Our audit methodology examines three dimensions:

1. Documentation Review
We analyze policies, procedures, training materials, and reporting mechanisms against international standards (CHS, IASC, CPMS, Sphere).

2. Systems Assessment
We test how systems work in practice;Can staff actually report? Do investigations follow protocols? Are survivors supported?

3. Culture Evaluation
Through confidential staff interviews and focus groups, we assess whether safeguarding is lived or just written.

Our clients receive:

  • Comprehensive findings report with risk ratings

  • Prioritized recommendations with implementation timelines

  • Gap analysis against donor requirements

  • Support for corrective action planning

New capability: We're now integrating analytics to help organizations identify patterns in incident data and predict emerging risks;enabling proactive rather than reactive safeguarding.

Risk & Vulnerability Assessments

Before incidents occur, assess where your risks lie.

Organizational risk factors:

  • High staff turnover (reduces institutional knowledge)

  • Weak vetting processes

  • Isolated field locations without oversight

  • Power imbalances (expats managing nationals, men supervising women, etc.)

  • Direct cash/benefit distribution to vulnerable populations

  • Programs in conflict-affected or lawless areas

Individual vulnerability factors:

  • Disability

  • Age (very young or elderly)

  • Displacement status

  • Economic desperation

  • Social isolation

  • Previous trauma

Where these intersect is where your safeguarding systems must be strongest.

Data Storytelling: Making the Case for Safeguarding

When advocating for resources, use data that speaks to your audience:

For Executives:

  • Cost of safeguarding failures vs. prevention investment

  • Reputational risk quantification

  • Donor compliance requirements

For Program Teams:

  • How safeguarding improves program quality and access

  • Community trust metrics

  • Staff retention data

For Donors:

  • Alignment with their safeguarding standards

  • Incident response track record

  • Investment in prevention infrastructure

The research is clear: Organizations that invest in comprehensive safeguarding systems;including proper staffing, training, and reporting mechanisms;save significantly more in avoided incident costs than they spend on prevention.

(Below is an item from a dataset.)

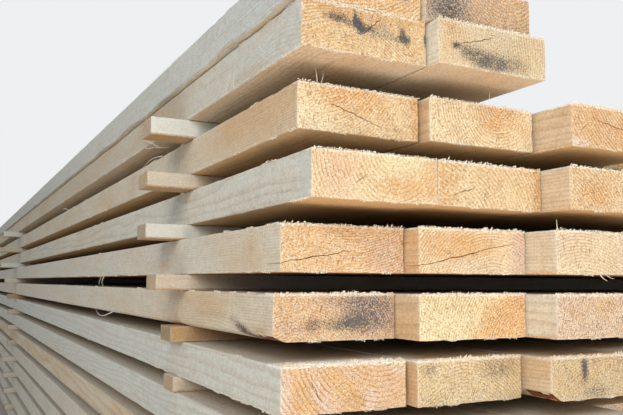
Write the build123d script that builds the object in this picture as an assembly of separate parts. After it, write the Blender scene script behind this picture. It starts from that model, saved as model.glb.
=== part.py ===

Recent high-profile cases show single safeguarding failures resulting in multi-million dollar judgments, complete loss of donor funding, and organizational closure.

Lessons Learned from SPI Projects

Lesson 1: Cultural Context is Everything
A whistleblowing system designed in Geneva may not work in rural Kenya. Reporting mechanisms must respect cultural norms while maintaining protection standards.

Lesson 2: Leadership Buy-In Can't Be Faked
Organizations where the CEO and Board actively champion safeguarding succeed. Those where it's delegated to mid-level staff struggle.

Lesson 3: Invest in People, Not Just Policies
The best policies mean nothing without trained, empowered staff who believe in safeguarding and have time to do it properly.

Lesson 4: Small Organizations Need Different Approaches
Not everyone can afford full-time safeguarding staff. Smaller organizations need scalable solutions;shared focal points, consortia approaches, or outsourced support.

Lesson 5: Prevention Pays
Investment in prevention systems consistently delivers better outcomes and lower costs than reactive incident response.

Lesson 6: Technology Enables Scale
Automated systems for training, reporting, and case management allow small teams to maintain high standards even under resource constraints.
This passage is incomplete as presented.